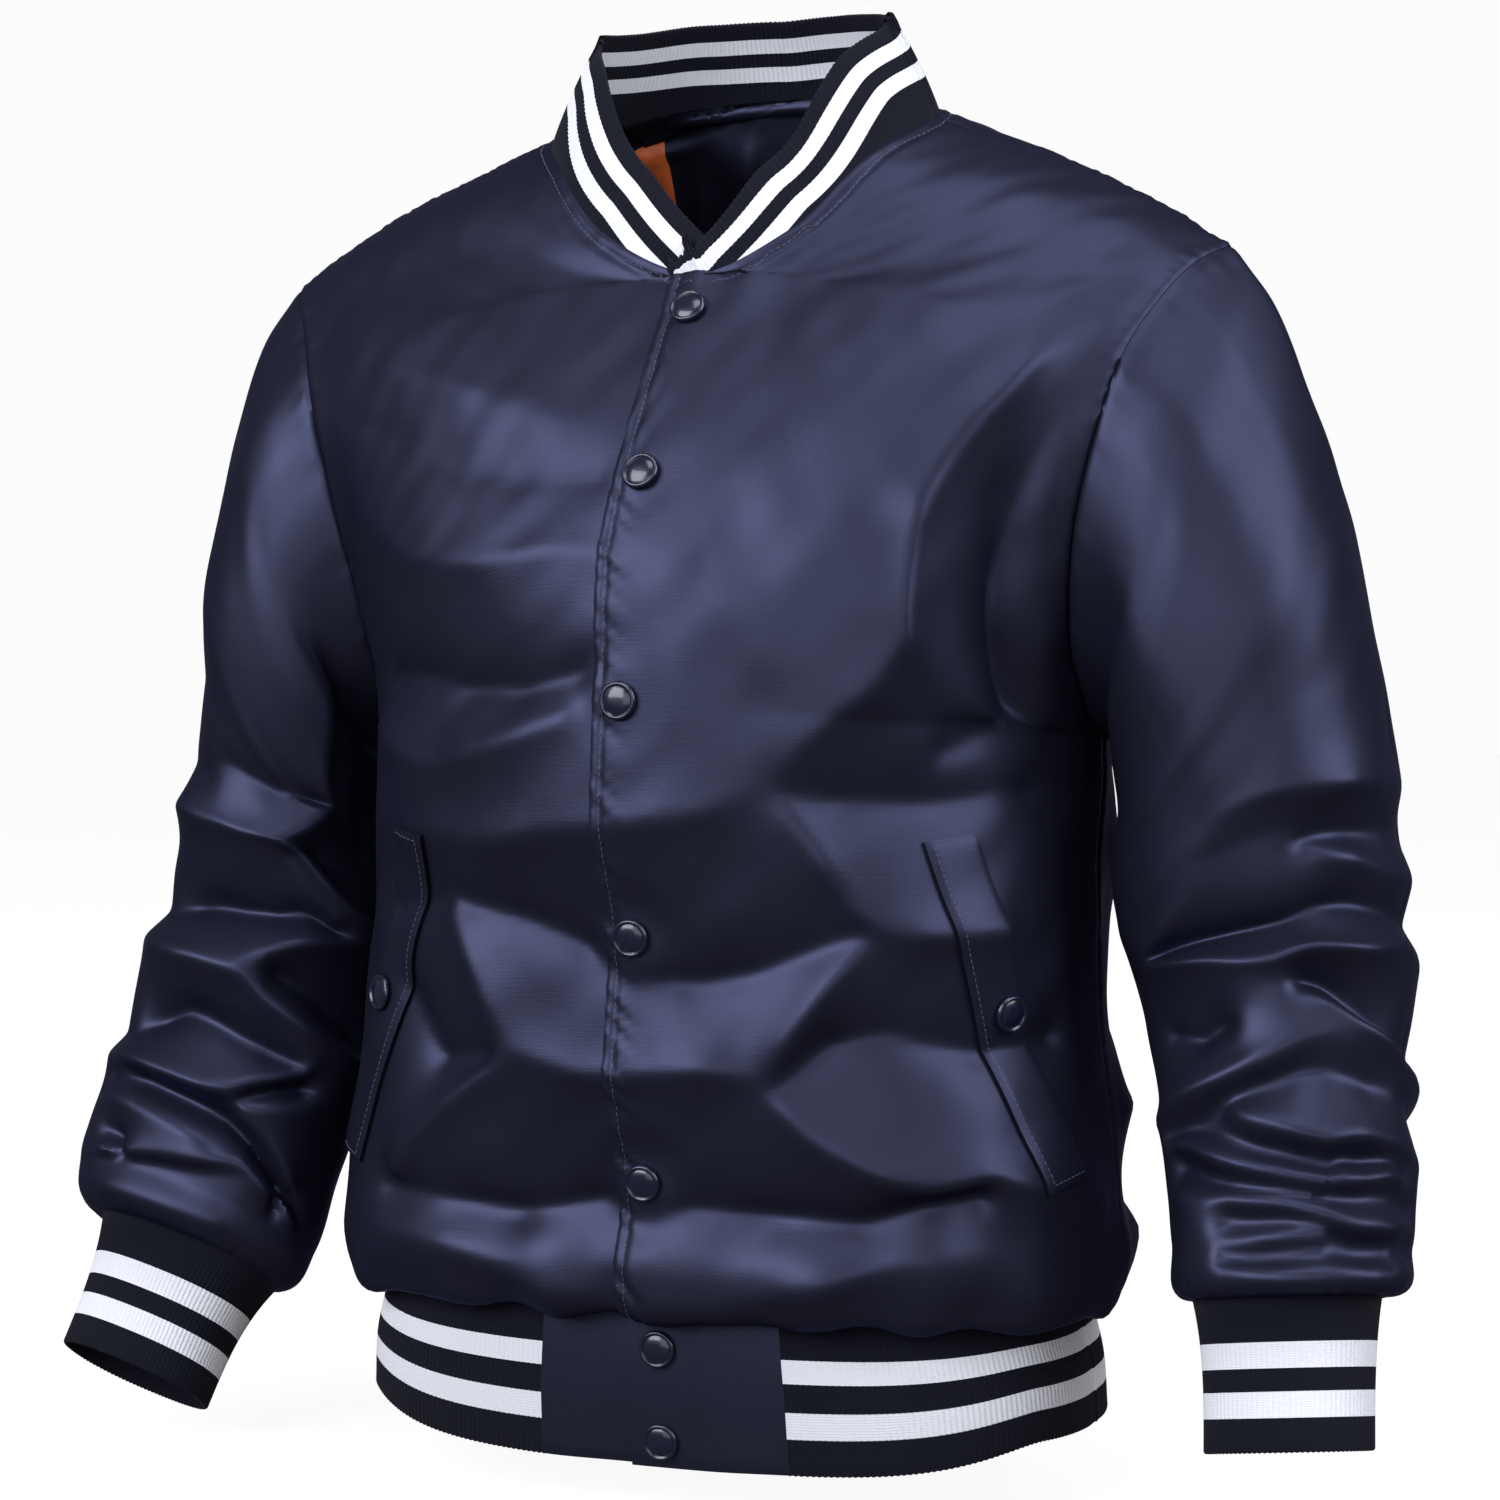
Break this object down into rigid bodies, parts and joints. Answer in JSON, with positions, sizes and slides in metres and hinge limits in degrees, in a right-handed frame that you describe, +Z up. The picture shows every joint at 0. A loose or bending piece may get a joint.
==
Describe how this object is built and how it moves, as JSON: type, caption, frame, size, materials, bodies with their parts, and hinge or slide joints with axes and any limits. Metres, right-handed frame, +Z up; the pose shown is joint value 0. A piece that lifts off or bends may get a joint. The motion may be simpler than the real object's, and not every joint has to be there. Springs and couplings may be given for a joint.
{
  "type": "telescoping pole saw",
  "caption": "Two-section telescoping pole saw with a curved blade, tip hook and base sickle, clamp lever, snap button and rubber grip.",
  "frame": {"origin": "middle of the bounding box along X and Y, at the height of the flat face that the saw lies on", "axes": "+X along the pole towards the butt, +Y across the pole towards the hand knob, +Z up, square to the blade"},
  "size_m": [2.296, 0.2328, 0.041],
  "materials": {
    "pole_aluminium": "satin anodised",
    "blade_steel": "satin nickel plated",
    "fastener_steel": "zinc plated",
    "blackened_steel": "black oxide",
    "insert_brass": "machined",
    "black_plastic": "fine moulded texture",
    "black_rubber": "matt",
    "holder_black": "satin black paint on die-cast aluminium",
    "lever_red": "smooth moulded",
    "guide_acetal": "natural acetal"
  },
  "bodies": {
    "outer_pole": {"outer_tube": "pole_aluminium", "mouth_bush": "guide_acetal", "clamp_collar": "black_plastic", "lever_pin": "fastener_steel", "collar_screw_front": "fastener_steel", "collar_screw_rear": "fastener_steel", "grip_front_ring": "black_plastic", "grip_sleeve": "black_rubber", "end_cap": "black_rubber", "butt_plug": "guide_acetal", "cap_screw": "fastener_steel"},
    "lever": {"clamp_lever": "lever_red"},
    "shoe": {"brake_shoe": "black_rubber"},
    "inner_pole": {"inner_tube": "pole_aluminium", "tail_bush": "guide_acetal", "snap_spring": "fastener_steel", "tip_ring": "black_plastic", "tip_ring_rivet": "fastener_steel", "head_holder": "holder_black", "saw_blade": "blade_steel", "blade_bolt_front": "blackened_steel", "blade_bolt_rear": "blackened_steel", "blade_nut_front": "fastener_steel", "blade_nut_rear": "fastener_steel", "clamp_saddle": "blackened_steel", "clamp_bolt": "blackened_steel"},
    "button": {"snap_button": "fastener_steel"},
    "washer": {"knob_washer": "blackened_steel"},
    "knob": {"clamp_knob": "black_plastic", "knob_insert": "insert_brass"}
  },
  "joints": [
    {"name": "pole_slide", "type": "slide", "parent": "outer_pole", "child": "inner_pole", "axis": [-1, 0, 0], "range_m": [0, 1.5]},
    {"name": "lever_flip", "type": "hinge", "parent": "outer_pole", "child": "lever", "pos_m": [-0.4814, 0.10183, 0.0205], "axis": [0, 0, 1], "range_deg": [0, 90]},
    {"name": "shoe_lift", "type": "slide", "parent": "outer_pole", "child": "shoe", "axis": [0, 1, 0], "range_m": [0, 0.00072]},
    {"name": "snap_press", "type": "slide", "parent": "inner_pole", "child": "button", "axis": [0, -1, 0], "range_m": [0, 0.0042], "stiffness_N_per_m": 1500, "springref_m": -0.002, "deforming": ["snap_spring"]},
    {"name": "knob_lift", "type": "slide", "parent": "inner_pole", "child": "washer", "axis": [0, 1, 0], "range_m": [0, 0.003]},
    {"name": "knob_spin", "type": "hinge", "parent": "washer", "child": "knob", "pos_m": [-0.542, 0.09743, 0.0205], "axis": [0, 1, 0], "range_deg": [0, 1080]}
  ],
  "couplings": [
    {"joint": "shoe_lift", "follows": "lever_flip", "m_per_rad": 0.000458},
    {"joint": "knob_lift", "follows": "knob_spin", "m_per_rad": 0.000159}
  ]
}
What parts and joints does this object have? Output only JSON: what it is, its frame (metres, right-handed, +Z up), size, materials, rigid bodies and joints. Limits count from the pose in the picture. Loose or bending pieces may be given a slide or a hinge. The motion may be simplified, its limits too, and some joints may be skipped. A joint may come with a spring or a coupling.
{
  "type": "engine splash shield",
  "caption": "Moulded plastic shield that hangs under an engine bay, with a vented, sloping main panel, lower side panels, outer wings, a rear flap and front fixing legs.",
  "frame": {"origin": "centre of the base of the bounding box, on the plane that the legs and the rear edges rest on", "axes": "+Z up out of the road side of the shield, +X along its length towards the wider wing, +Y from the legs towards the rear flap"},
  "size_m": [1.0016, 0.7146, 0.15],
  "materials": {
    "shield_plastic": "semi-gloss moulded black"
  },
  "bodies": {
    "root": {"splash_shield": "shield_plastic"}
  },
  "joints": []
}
==
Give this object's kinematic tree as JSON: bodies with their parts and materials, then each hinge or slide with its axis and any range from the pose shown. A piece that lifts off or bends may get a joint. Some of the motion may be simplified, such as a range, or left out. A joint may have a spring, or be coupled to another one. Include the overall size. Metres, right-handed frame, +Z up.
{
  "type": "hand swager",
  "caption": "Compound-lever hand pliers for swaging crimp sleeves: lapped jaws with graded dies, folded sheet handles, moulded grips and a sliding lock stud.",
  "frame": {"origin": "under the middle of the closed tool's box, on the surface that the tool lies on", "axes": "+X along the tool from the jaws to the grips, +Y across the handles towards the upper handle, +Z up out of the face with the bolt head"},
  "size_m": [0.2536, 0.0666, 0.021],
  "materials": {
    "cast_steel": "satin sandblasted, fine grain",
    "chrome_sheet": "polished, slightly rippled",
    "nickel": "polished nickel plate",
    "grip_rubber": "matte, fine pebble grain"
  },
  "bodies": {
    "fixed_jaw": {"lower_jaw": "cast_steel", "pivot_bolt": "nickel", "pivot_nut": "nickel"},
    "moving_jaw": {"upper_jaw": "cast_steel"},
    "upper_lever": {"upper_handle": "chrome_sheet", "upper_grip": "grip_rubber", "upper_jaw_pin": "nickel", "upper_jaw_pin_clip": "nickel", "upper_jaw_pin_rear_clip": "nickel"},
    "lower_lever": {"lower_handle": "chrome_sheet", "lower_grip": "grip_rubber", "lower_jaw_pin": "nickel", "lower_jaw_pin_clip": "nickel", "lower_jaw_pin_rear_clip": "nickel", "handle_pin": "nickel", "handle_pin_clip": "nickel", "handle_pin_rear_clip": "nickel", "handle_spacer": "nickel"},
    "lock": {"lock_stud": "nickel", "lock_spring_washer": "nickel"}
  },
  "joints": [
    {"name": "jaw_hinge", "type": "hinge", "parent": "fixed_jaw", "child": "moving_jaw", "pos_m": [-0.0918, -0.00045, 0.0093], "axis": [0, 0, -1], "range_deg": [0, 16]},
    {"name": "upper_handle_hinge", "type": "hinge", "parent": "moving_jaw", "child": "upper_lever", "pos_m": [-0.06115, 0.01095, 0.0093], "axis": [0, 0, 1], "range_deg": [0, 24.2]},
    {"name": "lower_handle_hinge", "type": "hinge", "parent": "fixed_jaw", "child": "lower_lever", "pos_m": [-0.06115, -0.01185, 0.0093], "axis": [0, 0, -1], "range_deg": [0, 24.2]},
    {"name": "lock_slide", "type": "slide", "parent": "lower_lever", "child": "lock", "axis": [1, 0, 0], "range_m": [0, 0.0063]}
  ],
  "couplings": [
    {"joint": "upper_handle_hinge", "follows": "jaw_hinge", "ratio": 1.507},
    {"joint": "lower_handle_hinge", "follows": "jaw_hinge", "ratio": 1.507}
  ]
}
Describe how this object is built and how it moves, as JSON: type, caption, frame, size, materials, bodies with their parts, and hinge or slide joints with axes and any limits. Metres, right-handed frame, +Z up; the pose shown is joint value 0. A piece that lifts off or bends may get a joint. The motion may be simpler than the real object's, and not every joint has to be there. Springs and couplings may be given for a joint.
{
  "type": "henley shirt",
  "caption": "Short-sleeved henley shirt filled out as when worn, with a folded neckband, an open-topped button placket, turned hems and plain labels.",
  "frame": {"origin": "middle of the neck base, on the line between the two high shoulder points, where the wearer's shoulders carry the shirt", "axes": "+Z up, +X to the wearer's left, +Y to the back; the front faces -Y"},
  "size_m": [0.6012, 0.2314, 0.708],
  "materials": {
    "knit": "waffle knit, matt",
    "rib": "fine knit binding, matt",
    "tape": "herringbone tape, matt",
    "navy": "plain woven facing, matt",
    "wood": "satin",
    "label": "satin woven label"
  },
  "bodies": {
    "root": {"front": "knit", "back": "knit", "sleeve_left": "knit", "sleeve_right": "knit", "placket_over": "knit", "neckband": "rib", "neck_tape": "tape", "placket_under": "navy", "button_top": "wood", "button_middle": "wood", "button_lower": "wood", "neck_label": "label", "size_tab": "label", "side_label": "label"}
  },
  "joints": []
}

**GIVEN INSTRUCTION:**
Looking at the records above, say how many lines hold the string "handed". Write nothing but the number.

**ANSWER FOR THIS EXERCISE:**
5